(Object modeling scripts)
——————————

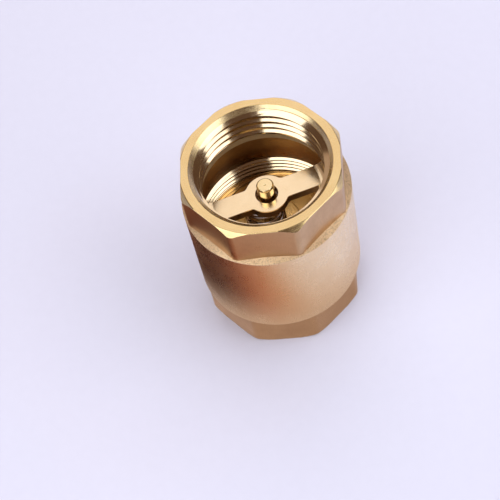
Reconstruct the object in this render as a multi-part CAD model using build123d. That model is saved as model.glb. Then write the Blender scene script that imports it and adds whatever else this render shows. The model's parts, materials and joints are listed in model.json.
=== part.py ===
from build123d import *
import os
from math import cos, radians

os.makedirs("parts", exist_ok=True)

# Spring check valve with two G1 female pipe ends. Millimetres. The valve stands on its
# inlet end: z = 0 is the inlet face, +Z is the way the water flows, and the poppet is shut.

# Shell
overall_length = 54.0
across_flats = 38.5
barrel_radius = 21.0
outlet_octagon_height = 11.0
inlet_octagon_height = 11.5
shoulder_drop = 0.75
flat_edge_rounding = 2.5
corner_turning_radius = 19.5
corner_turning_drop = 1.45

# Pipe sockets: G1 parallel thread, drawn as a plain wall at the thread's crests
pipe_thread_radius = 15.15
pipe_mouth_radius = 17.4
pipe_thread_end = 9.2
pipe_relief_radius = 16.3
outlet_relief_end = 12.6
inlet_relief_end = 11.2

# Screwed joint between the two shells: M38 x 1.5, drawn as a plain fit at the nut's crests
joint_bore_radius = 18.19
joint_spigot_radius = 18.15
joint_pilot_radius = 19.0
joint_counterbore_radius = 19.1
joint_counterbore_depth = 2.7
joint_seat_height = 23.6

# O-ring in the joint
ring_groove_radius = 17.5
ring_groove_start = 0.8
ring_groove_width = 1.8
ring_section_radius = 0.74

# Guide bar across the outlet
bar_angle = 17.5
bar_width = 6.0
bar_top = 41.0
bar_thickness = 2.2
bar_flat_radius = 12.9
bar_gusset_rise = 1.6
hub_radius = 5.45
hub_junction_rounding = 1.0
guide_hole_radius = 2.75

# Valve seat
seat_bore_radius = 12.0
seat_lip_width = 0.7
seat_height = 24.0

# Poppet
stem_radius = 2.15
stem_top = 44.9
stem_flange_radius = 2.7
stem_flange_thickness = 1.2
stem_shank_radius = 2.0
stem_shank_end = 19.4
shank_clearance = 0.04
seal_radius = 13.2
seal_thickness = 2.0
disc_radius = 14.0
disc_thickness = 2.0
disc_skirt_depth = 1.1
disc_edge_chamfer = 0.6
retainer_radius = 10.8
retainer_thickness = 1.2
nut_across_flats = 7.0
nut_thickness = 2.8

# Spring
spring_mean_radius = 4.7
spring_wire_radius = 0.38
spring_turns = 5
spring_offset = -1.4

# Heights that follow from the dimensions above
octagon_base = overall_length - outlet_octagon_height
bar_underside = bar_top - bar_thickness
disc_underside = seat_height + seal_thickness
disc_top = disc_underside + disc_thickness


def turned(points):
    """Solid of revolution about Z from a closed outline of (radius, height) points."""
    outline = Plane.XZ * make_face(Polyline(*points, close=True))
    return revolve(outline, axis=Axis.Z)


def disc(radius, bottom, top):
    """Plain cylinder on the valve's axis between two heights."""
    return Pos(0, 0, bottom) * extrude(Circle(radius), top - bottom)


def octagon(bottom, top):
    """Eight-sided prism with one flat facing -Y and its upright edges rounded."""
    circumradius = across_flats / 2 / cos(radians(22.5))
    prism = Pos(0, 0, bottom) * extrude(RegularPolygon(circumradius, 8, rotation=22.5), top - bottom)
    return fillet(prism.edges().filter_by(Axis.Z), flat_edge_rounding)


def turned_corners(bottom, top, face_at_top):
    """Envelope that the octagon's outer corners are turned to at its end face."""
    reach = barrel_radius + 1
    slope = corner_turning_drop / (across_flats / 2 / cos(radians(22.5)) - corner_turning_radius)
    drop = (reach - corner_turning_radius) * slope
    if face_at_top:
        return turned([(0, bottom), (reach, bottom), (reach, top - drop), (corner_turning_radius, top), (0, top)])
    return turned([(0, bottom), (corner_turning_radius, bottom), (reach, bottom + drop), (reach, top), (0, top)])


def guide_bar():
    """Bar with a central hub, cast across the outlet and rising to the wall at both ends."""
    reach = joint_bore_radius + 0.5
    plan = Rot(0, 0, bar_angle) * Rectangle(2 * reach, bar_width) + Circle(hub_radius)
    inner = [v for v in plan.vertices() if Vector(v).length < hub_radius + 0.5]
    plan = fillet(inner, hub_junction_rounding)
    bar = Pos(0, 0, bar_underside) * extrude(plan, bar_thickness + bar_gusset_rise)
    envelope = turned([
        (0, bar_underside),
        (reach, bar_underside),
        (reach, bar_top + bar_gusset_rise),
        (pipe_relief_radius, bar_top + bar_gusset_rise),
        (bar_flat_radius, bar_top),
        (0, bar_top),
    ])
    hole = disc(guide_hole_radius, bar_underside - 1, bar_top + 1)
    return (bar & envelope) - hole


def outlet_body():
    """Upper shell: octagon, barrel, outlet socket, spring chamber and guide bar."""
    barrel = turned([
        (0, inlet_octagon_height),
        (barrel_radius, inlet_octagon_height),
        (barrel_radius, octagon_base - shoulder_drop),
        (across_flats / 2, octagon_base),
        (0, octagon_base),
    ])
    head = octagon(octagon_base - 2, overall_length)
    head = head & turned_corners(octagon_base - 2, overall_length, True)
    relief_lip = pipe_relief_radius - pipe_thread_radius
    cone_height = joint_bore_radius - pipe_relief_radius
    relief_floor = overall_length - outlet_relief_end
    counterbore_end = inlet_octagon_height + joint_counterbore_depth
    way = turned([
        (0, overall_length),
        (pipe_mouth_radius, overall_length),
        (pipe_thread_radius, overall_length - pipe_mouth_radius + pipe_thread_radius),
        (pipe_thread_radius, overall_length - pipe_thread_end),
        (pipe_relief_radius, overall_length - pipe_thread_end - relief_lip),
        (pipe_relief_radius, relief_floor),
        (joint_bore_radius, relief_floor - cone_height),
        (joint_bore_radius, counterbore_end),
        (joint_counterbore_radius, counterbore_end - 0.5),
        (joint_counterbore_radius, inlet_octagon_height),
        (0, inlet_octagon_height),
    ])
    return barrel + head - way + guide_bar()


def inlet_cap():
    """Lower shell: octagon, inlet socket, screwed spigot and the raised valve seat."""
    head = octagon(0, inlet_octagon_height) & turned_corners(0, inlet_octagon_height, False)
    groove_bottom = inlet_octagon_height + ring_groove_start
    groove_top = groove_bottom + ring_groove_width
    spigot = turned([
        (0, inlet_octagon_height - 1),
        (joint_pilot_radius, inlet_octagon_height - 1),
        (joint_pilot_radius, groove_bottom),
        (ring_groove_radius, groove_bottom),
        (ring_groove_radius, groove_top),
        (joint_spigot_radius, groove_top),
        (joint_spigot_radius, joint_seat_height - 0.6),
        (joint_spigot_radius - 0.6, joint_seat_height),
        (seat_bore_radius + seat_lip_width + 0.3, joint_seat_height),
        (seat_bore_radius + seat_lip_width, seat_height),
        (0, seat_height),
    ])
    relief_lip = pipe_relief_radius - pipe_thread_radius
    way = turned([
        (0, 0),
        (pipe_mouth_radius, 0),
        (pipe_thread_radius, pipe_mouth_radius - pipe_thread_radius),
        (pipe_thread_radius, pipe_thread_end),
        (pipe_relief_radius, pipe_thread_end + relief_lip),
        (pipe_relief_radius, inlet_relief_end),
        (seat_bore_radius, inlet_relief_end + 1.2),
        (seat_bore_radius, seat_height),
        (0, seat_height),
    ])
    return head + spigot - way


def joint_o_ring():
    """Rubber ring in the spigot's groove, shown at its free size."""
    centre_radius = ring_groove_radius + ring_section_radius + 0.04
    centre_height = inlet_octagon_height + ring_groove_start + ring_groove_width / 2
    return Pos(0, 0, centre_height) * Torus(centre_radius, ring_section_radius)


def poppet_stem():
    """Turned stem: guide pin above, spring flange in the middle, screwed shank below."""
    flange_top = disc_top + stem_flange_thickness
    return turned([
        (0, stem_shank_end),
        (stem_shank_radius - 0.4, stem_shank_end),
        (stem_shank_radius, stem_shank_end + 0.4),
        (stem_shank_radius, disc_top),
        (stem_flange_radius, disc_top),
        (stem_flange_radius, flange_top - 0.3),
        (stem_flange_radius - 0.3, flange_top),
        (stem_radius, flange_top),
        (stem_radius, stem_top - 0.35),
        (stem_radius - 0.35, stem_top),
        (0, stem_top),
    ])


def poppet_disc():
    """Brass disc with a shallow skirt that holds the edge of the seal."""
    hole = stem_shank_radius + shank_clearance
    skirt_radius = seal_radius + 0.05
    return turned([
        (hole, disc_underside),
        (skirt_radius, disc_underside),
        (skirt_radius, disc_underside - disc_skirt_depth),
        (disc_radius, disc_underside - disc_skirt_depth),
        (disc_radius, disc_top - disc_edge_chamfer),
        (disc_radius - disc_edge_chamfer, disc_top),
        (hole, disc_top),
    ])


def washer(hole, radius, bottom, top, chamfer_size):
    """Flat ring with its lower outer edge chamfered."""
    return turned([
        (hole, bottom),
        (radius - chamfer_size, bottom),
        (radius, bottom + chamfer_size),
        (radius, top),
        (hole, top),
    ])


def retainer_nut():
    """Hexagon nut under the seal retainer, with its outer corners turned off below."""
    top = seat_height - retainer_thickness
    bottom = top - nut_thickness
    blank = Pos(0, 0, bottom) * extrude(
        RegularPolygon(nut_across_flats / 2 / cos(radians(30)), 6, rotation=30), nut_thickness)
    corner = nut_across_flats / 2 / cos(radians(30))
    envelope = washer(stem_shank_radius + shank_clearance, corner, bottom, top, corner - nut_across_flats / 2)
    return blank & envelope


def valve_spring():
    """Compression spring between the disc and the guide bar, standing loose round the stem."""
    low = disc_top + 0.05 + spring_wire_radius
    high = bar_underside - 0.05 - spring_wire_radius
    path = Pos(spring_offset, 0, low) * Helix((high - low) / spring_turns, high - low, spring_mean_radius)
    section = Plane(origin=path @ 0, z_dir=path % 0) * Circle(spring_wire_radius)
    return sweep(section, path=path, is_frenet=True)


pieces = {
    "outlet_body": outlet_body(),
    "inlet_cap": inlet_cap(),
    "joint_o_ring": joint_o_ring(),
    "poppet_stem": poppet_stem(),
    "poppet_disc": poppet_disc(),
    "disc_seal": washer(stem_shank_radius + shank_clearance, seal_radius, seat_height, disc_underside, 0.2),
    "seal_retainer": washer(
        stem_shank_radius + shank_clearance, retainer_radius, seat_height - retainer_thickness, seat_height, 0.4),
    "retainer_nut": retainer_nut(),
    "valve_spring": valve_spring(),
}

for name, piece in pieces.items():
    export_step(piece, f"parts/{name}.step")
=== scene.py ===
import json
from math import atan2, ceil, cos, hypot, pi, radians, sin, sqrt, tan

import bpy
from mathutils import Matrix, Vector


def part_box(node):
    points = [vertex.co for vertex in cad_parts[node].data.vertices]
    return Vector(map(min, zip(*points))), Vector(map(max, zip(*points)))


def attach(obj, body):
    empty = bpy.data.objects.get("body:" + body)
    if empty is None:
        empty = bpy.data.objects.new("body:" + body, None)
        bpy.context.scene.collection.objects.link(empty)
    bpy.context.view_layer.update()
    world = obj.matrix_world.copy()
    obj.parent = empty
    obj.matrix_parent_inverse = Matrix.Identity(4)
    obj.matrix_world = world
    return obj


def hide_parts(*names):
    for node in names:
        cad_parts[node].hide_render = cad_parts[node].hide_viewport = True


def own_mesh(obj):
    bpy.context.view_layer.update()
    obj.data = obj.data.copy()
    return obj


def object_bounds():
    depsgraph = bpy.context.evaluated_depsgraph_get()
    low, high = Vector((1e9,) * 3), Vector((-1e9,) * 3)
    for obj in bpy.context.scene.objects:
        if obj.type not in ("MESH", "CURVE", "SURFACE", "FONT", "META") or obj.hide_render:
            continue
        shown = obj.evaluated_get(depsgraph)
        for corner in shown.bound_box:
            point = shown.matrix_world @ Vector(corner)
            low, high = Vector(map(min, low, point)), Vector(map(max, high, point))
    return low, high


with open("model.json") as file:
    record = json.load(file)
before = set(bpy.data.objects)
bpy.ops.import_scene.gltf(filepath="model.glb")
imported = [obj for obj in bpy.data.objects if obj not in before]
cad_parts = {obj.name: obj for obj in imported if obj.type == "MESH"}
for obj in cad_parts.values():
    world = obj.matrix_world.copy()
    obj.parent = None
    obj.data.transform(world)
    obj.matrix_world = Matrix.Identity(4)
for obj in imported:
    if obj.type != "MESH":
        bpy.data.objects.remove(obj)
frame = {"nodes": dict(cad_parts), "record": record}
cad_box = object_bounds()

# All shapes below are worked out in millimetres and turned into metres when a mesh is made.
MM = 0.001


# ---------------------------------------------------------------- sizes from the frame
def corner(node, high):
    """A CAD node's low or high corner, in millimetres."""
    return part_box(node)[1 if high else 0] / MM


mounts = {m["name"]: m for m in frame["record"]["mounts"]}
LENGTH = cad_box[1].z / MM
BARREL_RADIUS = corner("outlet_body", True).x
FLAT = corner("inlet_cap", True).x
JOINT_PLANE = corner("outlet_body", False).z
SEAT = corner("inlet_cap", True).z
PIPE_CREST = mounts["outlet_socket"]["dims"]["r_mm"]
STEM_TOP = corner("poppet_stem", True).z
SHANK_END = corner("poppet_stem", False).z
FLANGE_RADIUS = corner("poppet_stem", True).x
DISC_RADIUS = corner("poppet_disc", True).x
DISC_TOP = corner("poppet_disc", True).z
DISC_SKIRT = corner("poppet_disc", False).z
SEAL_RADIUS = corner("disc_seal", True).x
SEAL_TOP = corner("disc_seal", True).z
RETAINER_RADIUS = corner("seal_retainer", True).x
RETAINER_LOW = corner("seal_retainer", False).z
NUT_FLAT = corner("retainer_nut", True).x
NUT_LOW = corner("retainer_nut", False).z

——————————

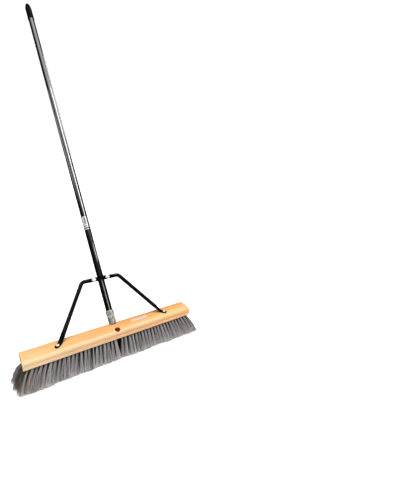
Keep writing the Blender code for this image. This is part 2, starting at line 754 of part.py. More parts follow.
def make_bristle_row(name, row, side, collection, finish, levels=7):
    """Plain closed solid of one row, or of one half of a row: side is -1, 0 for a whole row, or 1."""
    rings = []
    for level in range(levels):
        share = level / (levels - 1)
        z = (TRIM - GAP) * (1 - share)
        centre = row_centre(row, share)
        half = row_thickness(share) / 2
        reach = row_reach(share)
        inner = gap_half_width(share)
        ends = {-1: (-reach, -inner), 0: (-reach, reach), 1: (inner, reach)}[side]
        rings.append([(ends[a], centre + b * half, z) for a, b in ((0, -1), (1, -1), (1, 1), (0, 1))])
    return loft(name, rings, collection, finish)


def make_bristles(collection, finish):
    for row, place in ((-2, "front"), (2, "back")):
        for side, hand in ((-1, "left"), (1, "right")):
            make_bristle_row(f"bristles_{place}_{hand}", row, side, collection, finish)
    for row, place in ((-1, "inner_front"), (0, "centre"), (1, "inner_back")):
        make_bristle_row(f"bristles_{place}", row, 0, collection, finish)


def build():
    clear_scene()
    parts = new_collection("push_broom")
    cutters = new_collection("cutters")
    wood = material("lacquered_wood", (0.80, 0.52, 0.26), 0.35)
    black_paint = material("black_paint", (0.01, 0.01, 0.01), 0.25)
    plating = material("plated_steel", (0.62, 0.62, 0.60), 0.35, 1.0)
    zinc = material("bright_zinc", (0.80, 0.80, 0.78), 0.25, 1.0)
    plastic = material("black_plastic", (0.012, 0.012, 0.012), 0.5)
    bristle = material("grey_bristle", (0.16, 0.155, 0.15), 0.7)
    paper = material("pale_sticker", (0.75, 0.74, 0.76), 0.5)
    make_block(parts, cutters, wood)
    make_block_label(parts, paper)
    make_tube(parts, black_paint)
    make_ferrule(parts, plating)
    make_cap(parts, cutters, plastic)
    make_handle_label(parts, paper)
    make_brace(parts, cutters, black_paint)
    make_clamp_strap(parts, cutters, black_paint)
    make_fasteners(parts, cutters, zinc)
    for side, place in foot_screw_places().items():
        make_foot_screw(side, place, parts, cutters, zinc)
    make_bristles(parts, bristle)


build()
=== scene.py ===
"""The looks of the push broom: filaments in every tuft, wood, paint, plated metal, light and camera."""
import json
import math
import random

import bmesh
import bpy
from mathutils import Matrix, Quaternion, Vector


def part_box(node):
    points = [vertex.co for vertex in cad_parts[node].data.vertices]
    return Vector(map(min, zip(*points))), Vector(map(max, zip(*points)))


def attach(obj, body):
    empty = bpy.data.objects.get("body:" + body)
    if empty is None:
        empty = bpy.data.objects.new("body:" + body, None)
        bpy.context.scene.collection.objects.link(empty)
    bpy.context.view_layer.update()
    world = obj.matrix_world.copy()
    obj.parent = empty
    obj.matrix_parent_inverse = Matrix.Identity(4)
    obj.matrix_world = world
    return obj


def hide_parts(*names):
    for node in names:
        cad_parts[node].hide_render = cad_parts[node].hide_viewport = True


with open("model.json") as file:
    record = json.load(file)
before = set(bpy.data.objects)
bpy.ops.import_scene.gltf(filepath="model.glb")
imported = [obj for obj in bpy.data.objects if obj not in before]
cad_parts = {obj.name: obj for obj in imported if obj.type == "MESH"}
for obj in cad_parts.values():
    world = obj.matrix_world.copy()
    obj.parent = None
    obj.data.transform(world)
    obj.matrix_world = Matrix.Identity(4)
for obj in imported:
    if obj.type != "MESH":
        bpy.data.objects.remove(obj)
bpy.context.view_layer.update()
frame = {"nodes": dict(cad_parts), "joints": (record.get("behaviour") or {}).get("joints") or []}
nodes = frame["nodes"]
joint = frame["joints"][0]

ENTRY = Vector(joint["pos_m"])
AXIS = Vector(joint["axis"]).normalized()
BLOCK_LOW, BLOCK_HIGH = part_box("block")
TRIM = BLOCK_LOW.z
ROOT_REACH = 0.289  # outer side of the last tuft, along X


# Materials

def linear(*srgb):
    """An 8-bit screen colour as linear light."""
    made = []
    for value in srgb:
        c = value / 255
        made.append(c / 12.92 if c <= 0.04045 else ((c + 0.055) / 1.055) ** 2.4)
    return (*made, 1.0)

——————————

Copy out only the lines above from the one with "make_handle_label(parts, paper)" to the one with "ROOT_REACH = 0.289", inclusive, exactly as they stand.

## Correct output
    make_handle_label(parts, paper)
    make_brace(parts, cutters, black_paint)
    make_clamp_strap(parts, cutters, black_paint)
    make_fasteners(parts, cutters, zinc)
    for side, place in foot_screw_places().items():
        make_foot_screw(side, place, parts, cutters, zinc)
    make_bristles(parts, bristle)


build()
=== scene.py ===
"""The looks of the push broom: filaments in every tuft, wood, paint, plated metal, light and camera."""
import json
import math
import random

import bmesh
import bpy
from mathutils import Matrix, Quaternion, Vector


def part_box(node):
    points = [vertex.co for vertex in cad_parts[node].data.vertices]
    return Vector(map(min, zip(*points))), Vector(map(max, zip(*points)))


def attach(obj, body):
    empty = bpy.data.objects.get("body:" + body)
    if empty is None:
        empty = bpy.data.objects.new("body:" + body, None)
        bpy.context.scene.collection.objects.link(empty)
    bpy.context.view_layer.update()
    world = obj.matrix_world.copy()
    obj.parent = empty
    obj.matrix_parent_inverse = Matrix.Identity(4)
    obj.matrix_world = world
    return obj


def hide_parts(*names):
    for node in names:
        cad_parts[node].hide_render = cad_parts[node].hide_viewport = True


with open("model.json") as file:
    record = json.load(file)
before = set(bpy.data.objects)
bpy.ops.import_scene.gltf(filepath="model.glb")
imported = [obj for obj in bpy.data.objects if obj not in before]
cad_parts = {obj.name: obj for obj in imported if obj.type == "MESH"}
for obj in cad_parts.values():
    world = obj.matrix_world.copy()
    obj.parent = None
    obj.data.transform(world)
    obj.matrix_world = Matrix.Identity(4)
for obj in imported:
    if obj.type != "MESH":
        bpy.data.objects.remove(obj)
bpy.context.view_layer.update()
frame = {"nodes": dict(cad_parts), "joints": (record.get("behaviour") or {}).get("joints") or []}
nodes = frame["nodes"]
joint = frame["joints"][0]

ENTRY = Vector(joint["pos_m"])
AXIS = Vector(joint["axis"]).normalized()
BLOCK_LOW, BLOCK_HIGH = part_box("block")
TRIM = BLOCK_LOW.z
ROOT_REACH = 0.289  # outer side of the last tuft, along X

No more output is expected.